As I mentioned in the close of the show yesterday, the White House hosted a meeting of top tech leaders to discuss the US cyber defenses.    Here are some of those out comes, quoting generously from TechRepublic.

  • NIST will work with businesses to improve the security of the technology supply chain, with a goal of teaching organizations how to create more secure technologies.
  • The Industrial Control Systems Cybersecurity Initiative will expand to a second major sector – natural gas pipelines. The first was electric utilities.
  • Apple is working with its suppliers in the US to push mass adoption of multifactor authentication, security training, vulnerability remediation, event logging and incident response.
  • Google will invest $10 billion over the next five years to expand expand zero-trust technology, better secure the software supply chain, and enhance security for open source technologies. 
  • IBM plans to train 150,000 people in cybersecurity skills over the next three years and team up with 20 Historically Black Colleges and Universities to set up Cybersecurity Leadership Centers
  • Microsoft revealed an investment of $20 billion over the next five years to push efforts to integrate security by design in technology products. The company also said it would immediately devote $150 million to help federal, state and local governments upgrade their security defenses and would partner with community colleges and nonprofit organizations on cybersecurity training.
  • Amazon said it would offer the same security awareness training to the public that it already offers to its own employees. The company added that it would provide all Amazon Web Services customers with a multifactor authentication device at no additional cost.
  • Cyber insurance providers also plan to do their part to push security among its customers. Resilience said it would require policy holders to meet a certain level of cybersecurity best practices before receiving insurance coverage.
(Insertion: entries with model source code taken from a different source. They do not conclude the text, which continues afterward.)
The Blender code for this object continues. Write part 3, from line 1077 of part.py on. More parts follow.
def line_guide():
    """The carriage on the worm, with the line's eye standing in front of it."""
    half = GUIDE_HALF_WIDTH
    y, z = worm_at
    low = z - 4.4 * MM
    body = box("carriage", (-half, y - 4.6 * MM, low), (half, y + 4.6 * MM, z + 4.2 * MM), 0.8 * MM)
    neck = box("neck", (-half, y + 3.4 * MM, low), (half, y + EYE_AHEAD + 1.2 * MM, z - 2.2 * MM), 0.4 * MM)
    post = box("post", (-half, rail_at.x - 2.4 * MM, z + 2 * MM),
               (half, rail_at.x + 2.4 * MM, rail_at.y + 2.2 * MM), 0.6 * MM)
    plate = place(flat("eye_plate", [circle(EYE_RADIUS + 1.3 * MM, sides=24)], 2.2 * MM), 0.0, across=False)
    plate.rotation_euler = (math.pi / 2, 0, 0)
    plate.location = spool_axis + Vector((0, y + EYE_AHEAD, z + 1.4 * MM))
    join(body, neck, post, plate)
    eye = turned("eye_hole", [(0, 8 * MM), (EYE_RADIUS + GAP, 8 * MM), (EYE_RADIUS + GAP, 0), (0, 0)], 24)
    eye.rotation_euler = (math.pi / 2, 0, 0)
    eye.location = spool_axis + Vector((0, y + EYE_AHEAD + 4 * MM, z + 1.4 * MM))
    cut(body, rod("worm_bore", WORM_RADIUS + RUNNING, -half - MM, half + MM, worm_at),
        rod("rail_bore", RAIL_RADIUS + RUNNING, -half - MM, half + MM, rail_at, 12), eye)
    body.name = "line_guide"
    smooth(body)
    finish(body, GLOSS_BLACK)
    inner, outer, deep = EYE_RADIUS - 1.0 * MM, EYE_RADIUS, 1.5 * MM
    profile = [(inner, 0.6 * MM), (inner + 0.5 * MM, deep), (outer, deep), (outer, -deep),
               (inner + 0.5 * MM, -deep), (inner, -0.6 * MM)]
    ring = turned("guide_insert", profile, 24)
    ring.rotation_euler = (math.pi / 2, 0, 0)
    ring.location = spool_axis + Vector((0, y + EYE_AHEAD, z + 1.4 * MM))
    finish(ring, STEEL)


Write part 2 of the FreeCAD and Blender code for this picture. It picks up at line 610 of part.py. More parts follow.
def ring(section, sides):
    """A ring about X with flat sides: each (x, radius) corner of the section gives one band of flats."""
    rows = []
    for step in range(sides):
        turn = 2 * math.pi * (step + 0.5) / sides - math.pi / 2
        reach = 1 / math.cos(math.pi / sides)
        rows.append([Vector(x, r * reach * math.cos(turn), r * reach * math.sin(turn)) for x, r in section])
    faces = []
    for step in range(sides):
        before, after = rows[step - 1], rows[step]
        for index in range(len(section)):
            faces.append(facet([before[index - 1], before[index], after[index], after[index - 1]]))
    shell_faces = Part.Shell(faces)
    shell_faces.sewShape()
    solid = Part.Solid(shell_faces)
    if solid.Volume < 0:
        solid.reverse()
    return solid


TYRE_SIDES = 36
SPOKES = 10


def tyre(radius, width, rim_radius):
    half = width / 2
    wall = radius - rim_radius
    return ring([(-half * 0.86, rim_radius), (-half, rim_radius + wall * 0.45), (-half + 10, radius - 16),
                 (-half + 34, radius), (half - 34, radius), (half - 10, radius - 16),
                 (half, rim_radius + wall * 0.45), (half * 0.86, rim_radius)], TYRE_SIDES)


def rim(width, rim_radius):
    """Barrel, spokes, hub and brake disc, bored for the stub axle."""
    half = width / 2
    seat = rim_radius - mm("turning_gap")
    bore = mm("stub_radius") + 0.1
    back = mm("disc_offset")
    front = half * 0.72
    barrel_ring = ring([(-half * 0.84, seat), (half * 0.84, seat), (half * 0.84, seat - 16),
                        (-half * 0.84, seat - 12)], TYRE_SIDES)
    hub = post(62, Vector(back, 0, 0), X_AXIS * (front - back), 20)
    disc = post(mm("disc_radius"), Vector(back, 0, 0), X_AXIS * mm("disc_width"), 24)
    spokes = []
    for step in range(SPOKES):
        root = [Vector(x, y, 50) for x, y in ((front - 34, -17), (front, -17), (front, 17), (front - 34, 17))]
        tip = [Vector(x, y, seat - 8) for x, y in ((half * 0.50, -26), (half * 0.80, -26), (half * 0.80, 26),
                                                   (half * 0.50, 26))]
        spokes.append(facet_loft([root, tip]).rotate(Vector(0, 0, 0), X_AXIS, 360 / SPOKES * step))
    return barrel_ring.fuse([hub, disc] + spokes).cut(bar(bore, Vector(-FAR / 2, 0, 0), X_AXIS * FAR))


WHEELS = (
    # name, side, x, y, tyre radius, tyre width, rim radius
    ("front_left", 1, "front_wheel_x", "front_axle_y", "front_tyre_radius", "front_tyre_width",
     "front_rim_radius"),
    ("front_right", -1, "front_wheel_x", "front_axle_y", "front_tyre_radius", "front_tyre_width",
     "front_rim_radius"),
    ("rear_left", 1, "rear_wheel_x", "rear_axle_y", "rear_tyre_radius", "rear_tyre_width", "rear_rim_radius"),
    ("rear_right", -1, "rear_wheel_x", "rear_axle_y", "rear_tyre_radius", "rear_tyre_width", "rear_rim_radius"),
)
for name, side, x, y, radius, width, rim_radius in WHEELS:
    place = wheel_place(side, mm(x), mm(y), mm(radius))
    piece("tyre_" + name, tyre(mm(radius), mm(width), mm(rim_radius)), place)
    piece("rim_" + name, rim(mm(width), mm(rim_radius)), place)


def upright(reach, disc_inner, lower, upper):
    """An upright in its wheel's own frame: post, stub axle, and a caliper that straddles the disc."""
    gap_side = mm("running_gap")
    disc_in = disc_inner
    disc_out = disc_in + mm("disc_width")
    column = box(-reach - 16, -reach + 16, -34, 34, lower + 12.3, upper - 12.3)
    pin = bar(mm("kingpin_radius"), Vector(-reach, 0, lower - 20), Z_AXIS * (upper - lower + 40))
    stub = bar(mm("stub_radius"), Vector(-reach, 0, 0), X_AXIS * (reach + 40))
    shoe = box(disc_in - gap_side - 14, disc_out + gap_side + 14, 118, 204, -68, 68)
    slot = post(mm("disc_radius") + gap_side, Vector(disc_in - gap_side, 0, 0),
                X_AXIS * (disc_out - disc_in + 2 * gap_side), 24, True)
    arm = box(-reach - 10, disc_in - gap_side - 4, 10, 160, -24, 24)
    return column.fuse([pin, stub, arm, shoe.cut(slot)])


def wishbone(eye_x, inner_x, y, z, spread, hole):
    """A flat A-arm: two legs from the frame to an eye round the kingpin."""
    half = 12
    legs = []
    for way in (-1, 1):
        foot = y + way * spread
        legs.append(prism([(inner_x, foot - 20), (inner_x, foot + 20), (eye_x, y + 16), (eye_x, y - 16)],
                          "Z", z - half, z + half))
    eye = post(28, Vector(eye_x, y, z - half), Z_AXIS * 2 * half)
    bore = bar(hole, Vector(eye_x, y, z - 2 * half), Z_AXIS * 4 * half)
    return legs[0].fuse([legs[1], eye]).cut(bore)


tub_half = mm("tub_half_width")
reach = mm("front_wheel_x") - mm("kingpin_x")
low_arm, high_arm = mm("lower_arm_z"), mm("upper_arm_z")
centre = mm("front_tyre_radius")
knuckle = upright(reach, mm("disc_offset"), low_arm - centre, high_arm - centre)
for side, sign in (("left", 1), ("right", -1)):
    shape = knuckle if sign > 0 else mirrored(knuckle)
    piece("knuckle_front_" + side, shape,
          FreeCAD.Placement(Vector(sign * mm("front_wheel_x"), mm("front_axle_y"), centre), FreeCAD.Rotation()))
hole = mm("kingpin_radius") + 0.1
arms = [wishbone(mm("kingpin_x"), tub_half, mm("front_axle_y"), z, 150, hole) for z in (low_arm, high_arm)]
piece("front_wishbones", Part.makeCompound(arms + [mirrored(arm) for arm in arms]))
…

Coalition announced that it would freely offer its cybersecurity risk assessment and continuous monitoring platform to any organization.

Why do we care?

Let’s start with the last item.  Analysts cited the inclusion of insurance companies, and I will too.    That’s a big deal.    Insurance requirements are a kind of indirect regulation, and an obvious way to impose standards.     Expect to see a lot more here.   

None of these announcements are spontaneous – no organization of the kind of size in this room makes this up as they go along, so it’s clear this was planned and coordinated.  That isn’t a bad thing.   Rules will begin to set the standards, and coordination among all parties will be required.

In this list are both resources for providers – like Amazon’s training and NIST’s guidance – as well as ideas for offerings.    These moves can be replicated at a smaller level for clients.